◆ Set task: Provide the data again in its entirety, exactly as given.

◆ Dataset extract:
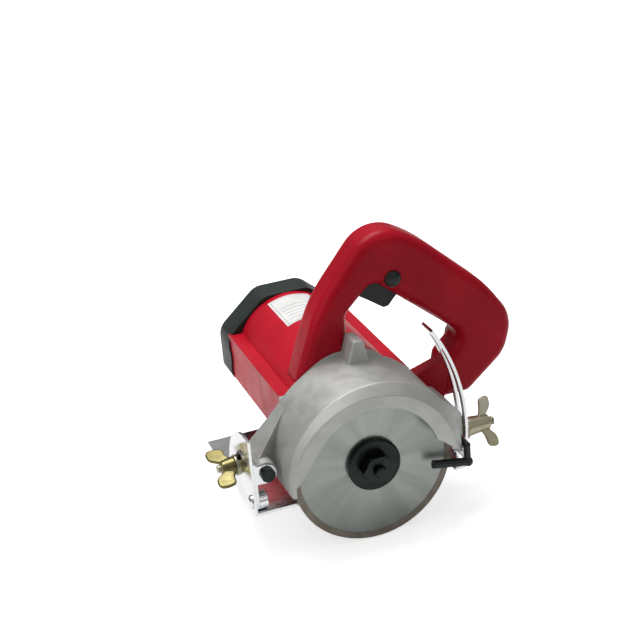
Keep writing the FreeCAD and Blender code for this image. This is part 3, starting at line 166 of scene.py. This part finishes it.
def plastic(name, colour, rough, grain=900, grain_height=0.03, gleam=0.35):
    """Moulded plastic: fine spark-eroded grain, faint mottling, smudges and rubbed edges."""
    shader = Shader(name)
    soft, edge = shader.edges(0.6 * MM)
    mottle = shader.noise(22, 5)
    smudge = shader.noise(60, 6, 0.65)
    dark, pale = ([c * k for c in colour] for k in (0.88, 1.1))
    worn = [min(1.0, c * 1.5 + 0.02) for c in colour]
    base = shader.mix(shader.span(mottle, 0.35, 0.65, 0, 1), dark, pale)
    patch = shader.span(shader.noise(140, 5), 0.4, 0.7, 0.2, 0.5)
    base = shader.mix(shader.maths("MULTIPLY", edge, patch), base, worn)
    specks = shader.span(shader.noise(1500, 2), 0.64, 0.76, 0, 0.05)
    base = shader.mix(specks, base, [min(1, c + 0.1) for c in colour])
    gloss = shader.maths("ADD", shader.span(smudge, 0.3, 0.7, rough - 0.06, rough + 0.08),
                         shader.maths("MULTIPLY", edge, 0.05))
    fine = shader.noise(grain * 2.2, 3, 0.6)
    return shader.finish(Base_Color=base, Roughness=gloss, Specular_IOR_Level=gleam,
                         Normal=shader.bump(fine, grain_height * MM, soft, 0.6))


def bare_metal(name, colour, rough, grain, grain_height, wear=0.5, tint=None, spots=0.0):
    """Metal with cloudy tone, fine grain, brighter edges and a little grime."""
    shader = Shader(name)
    soft, edge = shader.edges(0.4 * MM)
    cloud = shader.noise(35, 6, 0.6)
    dark = [c * 0.84 for c in colour]
    pale = tint or [min(1, c * 1.08) for c in colour]
    base = shader.mix(shader.span(cloud, 0.3, 0.7, 0, 1), dark, pale)
    bright = [min(1.0, c * 1.35 + 0.04) for c in colour]
    base = shader.mix(shader.maths("MULTIPLY", edge, wear), base, bright)
    grime = shader.maths("MULTIPLY", shader.span(shader.noise(420, 5, 0.7), 0.6, 0.78, 0, 1), spots)
    base = shader.mix(grime, base, [c * 0.45 for c in colour])
    gloss = shader.span(shader.noise(90, 5, 0.6), 0.3, 0.7, rough - 0.08, rough + 0.1)
    return shader.finish(Base_Color=base, Metallic=1.0, Roughness=gloss,
                         Normal=shader.bump(shader.noise(grain * 2, 4, 0.6),
                                            grain_height * MM, soft, 0.7))


def cast_aluminium():
    """Die-cast and tumbled: a pebbled satin skin with faint flow marks and rubbed edges."""
    shader = Shader("cast_aluminium")
    soft, edge = shader.edges(1.4 * MM)
    cloud = shader.noise(55, 7, 0.65)
    flow = shader.noise(1, 6, 0.6, shader.stretched(90, 25, 90))
    base = shader.mix(shader.span(cloud, 0.25, 0.75, 0, 1), (0.42, 0.43, 0.41), (0.5, 0.51, 0.49))
    base = shader.mix(shader.span(flow, 0.6, 0.85, 0, 0.25), base, (0.34, 0.35, 0.335))
    base = shader.mix(shader.maths("MULTIPLY", edge, 0.22), base, (0.62, 0.63, 0.61))
    pits = shader.span(shader.noise(900, 3, 0.7), 0.66, 0.74, 0, 1)
    base = shader.mix(shader.maths("MULTIPLY", pits, 0.35), base, (0.2, 0.2, 0.19))
    gloss = shader.span(shader.noise(120, 5), 0.3, 0.7, 0.46, 0.6)
    pebble = shader.maths("ADD", shader.noise(1700, 3, 0.6),
                          shader.maths("MULTIPLY", shader.noise(420, 4), 0.6))
    return shader.finish(Base_Color=base, Metallic=0.72, Roughness=gloss,
                         Normal=shader.bump(pebble, 0.06 * MM, soft, 0.7))


def blade_face():
    """Ground steel: fine rings about the spindle, a fanned sheen painted into the colour as lighter
    and darker sectors, and slurry haze near the rim.
    """
    shader = Shader("blade_steel")
    soft, edge = shader.edges(0.3 * MM)
    rings = shader.noise(1, 4, 0.6, shader.round_the_axis((0, 0), 2600, 1.2))
    painted_fan_sheen = shader.noise(1, 3, 0.55, shader.round_the_axis((0, 0), 6, 2.2))
    haze = shader.noise(150, 6, 0.7)
    # painted highlight: the colour brightens in fanned sectors round the spindle, standing in for
    # the steel's sheen
    base = shader.mix(shader.span(painted_fan_sheen, 0.3, 0.7, 0, 1), (0.3, 0.325, 0.3), (0.41, 0.43, 0.405))
    base = shader.mix(shader.maths("MULTIPLY", rings, 0.3), base, (0.26, 0.28, 0.26))
    base = shader.mix(shader.span(haze, 0.5, 0.75, 0, 0.3), base, (0.3, 0.31, 0.29))
    base = shader.mix(shader.maths("MULTIPLY", edge, 0.5), base, (0.75, 0.76, 0.74))
    gloss = shader.span(rings, 0.3, 0.7, 0.32, 0.44)
    tangent = shader.add("ShaderNodeTangent", {"direction_type": "RADIAL", "axis": "Y"})
    return shader.finish(Base_Color=base, Metallic=0.95, Roughness=gloss, Anisotropic=0.6,
                         Tangent=tangent.outputs[0],
                         Normal=shader.bump(rings, 0.015 * MM, soft, 0.5))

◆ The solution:
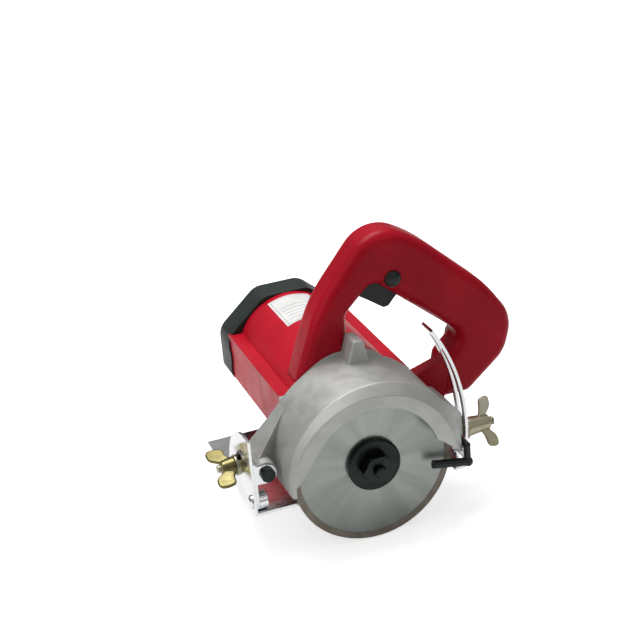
Keep writing the FreeCAD and Blender code for this image. This is part 3, starting at line 166 of scene.py. This part finishes it.
def plastic(name, colour, rough, grain=900, grain_height=0.03, gleam=0.35):
    """Moulded plastic: fine spark-eroded grain, faint mottling, smudges and rubbed edges."""
    shader = Shader(name)
    soft, edge = shader.edges(0.6 * MM)
    mottle = shader.noise(22, 5)
    smudge = shader.noise(60, 6, 0.65)
    dark, pale = ([c * k for c in colour] for k in (0.88, 1.1))
    worn = [min(1.0, c * 1.5 + 0.02) for c in colour]
    base = shader.mix(shader.span(mottle, 0.35, 0.65, 0, 1), dark, pale)
    patch = shader.span(shader.noise(140, 5), 0.4, 0.7, 0.2, 0.5)
    base = shader.mix(shader.maths("MULTIPLY", edge, patch), base, worn)
    specks = shader.span(shader.noise(1500, 2), 0.64, 0.76, 0, 0.05)
    base = shader.mix(specks, base, [min(1, c + 0.1) for c in colour])
    gloss = shader.maths("ADD", shader.span(smudge, 0.3, 0.7, rough - 0.06, rough + 0.08),
                         shader.maths("MULTIPLY", edge, 0.05))
    fine = shader.noise(grain * 2.2, 3, 0.6)
    return shader.finish(Base_Color=base, Roughness=gloss, Specular_IOR_Level=gleam,
                         Normal=shader.bump(fine, grain_height * MM, soft, 0.6))


def bare_metal(name, colour, rough, grain, grain_height, wear=0.5, tint=None, spots=0.0):
    """Metal with cloudy tone, fine grain, brighter edges and a little grime."""
    shader = Shader(name)
    soft, edge = shader.edges(0.4 * MM)
    cloud = shader.noise(35, 6, 0.6)
    dark = [c * 0.84 for c in colour]
    pale = tint or [min(1, c * 1.08) for c in colour]
    base = shader.mix(shader.span(cloud, 0.3, 0.7, 0, 1), dark, pale)
    bright = [min(1.0, c * 1.35 + 0.04) for c in colour]
    base = shader.mix(shader.maths("MULTIPLY", edge, wear), base, bright)
    grime = shader.maths("MULTIPLY", shader.span(shader.noise(420, 5, 0.7), 0.6, 0.78, 0, 1), spots)
    base = shader.mix(grime, base, [c * 0.45 for c in colour])
    gloss = shader.span(shader.noise(90, 5, 0.6), 0.3, 0.7, rough - 0.08, rough + 0.1)
    return shader.finish(Base_Color=base, Metallic=1.0, Roughness=gloss,
                         Normal=shader.bump(shader.noise(grain * 2, 4, 0.6),
                                            grain_height * MM, soft, 0.7))


def cast_aluminium():
    """Die-cast and tumbled: a pebbled satin skin with faint flow marks and rubbed edges."""
    shader = Shader("cast_aluminium")
    soft, edge = shader.edges(1.4 * MM)
    cloud = shader.noise(55, 7, 0.65)
    flow = shader.noise(1, 6, 0.6, shader.stretched(90, 25, 90))
    base = shader.mix(shader.span(cloud, 0.25, 0.75, 0, 1), (0.42, 0.43, 0.41), (0.5, 0.51, 0.49))
    base = shader.mix(shader.span(flow, 0.6, 0.85, 0, 0.25), base, (0.34, 0.35, 0.335))
    base = shader.mix(shader.maths("MULTIPLY", edge, 0.22), base, (0.62, 0.63, 0.61))
    pits = shader.span(shader.noise(900, 3, 0.7), 0.66, 0.74, 0, 1)
    base = shader.mix(shader.maths("MULTIPLY", pits, 0.35), base, (0.2, 0.2, 0.19))
    gloss = shader.span(shader.noise(120, 5), 0.3, 0.7, 0.46, 0.6)
    pebble = shader.maths("ADD", shader.noise(1700, 3, 0.6),
                          shader.maths("MULTIPLY", shader.noise(420, 4), 0.6))
    return shader.finish(Base_Color=base, Metallic=0.72, Roughness=gloss,
                         Normal=shader.bump(pebble, 0.06 * MM, soft, 0.7))


def blade_face():
    """Ground steel: fine rings about the spindle, a fanned sheen painted into the colour as lighter
    and darker sectors, and slurry haze near the rim.
    """
    shader = Shader("blade_steel")
    soft, edge = shader.edges(0.3 * MM)
    rings = shader.noise(1, 4, 0.6, shader.round_the_axis((0, 0), 2600, 1.2))
    painted_fan_sheen = shader.noise(1, 3, 0.55, shader.round_the_axis((0, 0), 6, 2.2))
    haze = shader.noise(150, 6, 0.7)
    # painted highlight: the colour brightens in fanned sectors round the spindle, standing in for
    # the steel's sheen
    base = shader.mix(shader.span(painted_fan_sheen, 0.3, 0.7, 0, 1), (0.3, 0.325, 0.3), (0.41, 0.43, 0.405))
    base = shader.mix(shader.maths("MULTIPLY", rings, 0.3), base, (0.26, 0.28, 0.26))
    base = shader.mix(shader.span(haze, 0.5, 0.75, 0, 0.3), base, (0.3, 0.31, 0.29))
    base = shader.mix(shader.maths("MULTIPLY", edge, 0.5), base, (0.75, 0.76, 0.74))
    gloss = shader.span(rings, 0.3, 0.7, 0.32, 0.44)
    tangent = shader.add("ShaderNodeTangent", {"direction_type": "RADIAL", "axis": "Y"})
    return shader.finish(Base_Color=base, Metallic=0.95, Roughness=gloss, Anisotropic=0.6,
                         Tangent=tangent.outputs[0],
                         Normal=shader.bump(rings, 0.015 * MM, soft, 0.5))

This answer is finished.